*Exercise instructions:* Reproduce verbatim the lines up to and including the one with "wasm.setup();", starting from the first.

*Source data:*

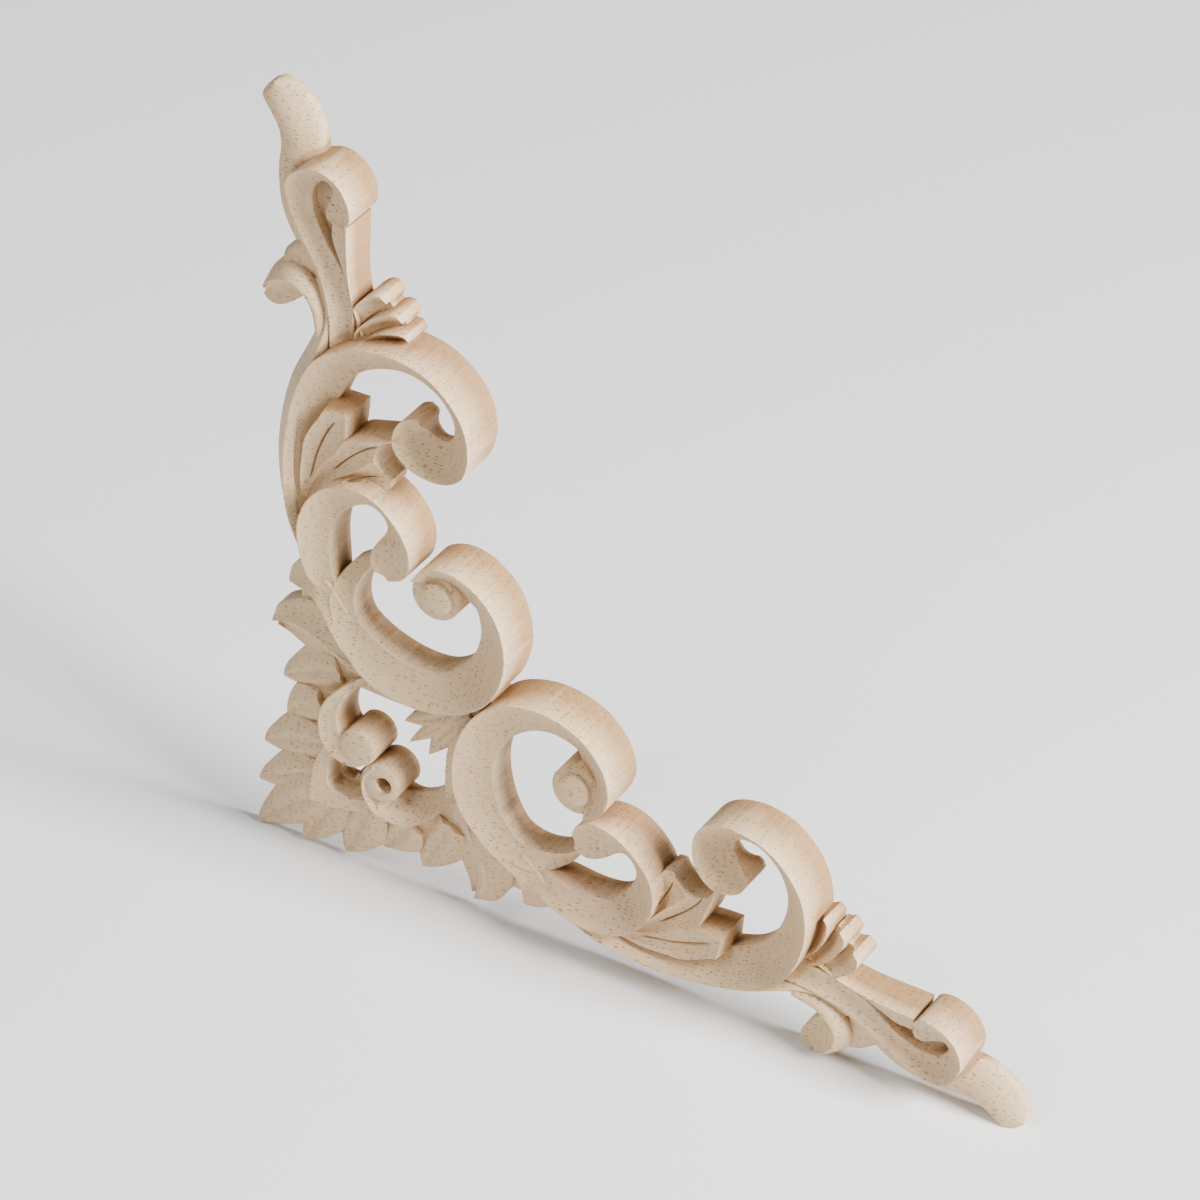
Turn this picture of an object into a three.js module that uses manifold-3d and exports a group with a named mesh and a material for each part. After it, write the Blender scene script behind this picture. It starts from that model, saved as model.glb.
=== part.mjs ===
// Carved wooden corner onlay: two mirrored scroll arms that meet in an acanthus corner.
// One carved piece with a flat back. Millimetres, +Z up; the back lies in the plane Y = 0
// and the carving looks towards -Y. The arms run along +X and +Z.
//
// Places are traced as [x, z, height]: x and z from the two straight outer sides that the
// leaf tips touch, and the height of the surface above the flat back.

import * as THREE from 'three';
import { mergeVertices } from 'three/addons/utils/BufferGeometryUtils.js';
import Module from 'manifold-3d';

const wasm = await Module();
wasm.setup();

// Driving sizes
const armLength = 202;          // from the outer side of the corner to the end of an arm
const reliefHeight = 13.5;      // the highest carved edge above the flat back
const mountInset = 12;          // from each outer side to the point of reference
const shoulderWidth = 4;        // rounded outer shoulder of the long stems
const shoulderFoot = 5;         // height at which that shoulder starts
const eyeRadius = 3.9;          // raised eye of the large scroll
const eyeHeight = 11.5;         // its face above the back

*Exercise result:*
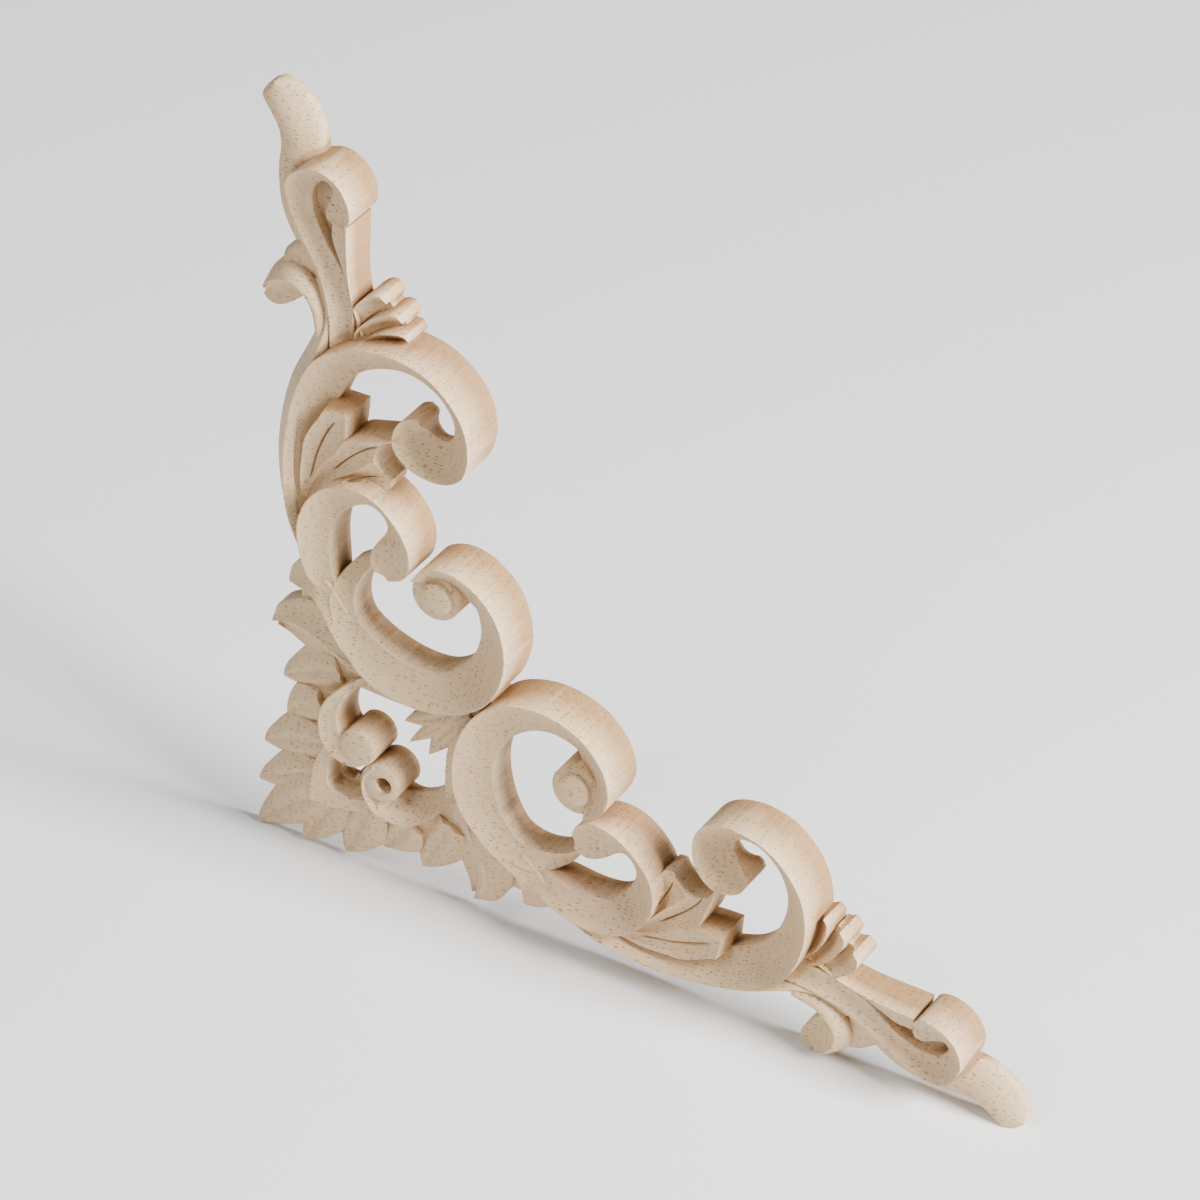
Turn this picture of an object into a three.js module that uses manifold-3d and exports a group with a named mesh and a material for each part. After it, write the Blender scene script behind this picture. It starts from that model, saved as model.glb.
=== part.mjs ===
// Carved wooden corner onlay: two mirrored scroll arms that meet in an acanthus corner.
// One carved piece with a flat back. Millimetres, +Z up; the back lies in the plane Y = 0
// and the carving looks towards -Y. The arms run along +X and +Z.
//
// Places are traced as [x, z, height]: x and z from the two straight outer sides that the
// leaf tips touch, and the height of the surface above the flat back.

import * as THREE from 'three';
import { mergeVertices } from 'three/addons/utils/BufferGeometryUtils.js';
import Module from 'manifold-3d';

const wasm = await Module();
wasm.setup();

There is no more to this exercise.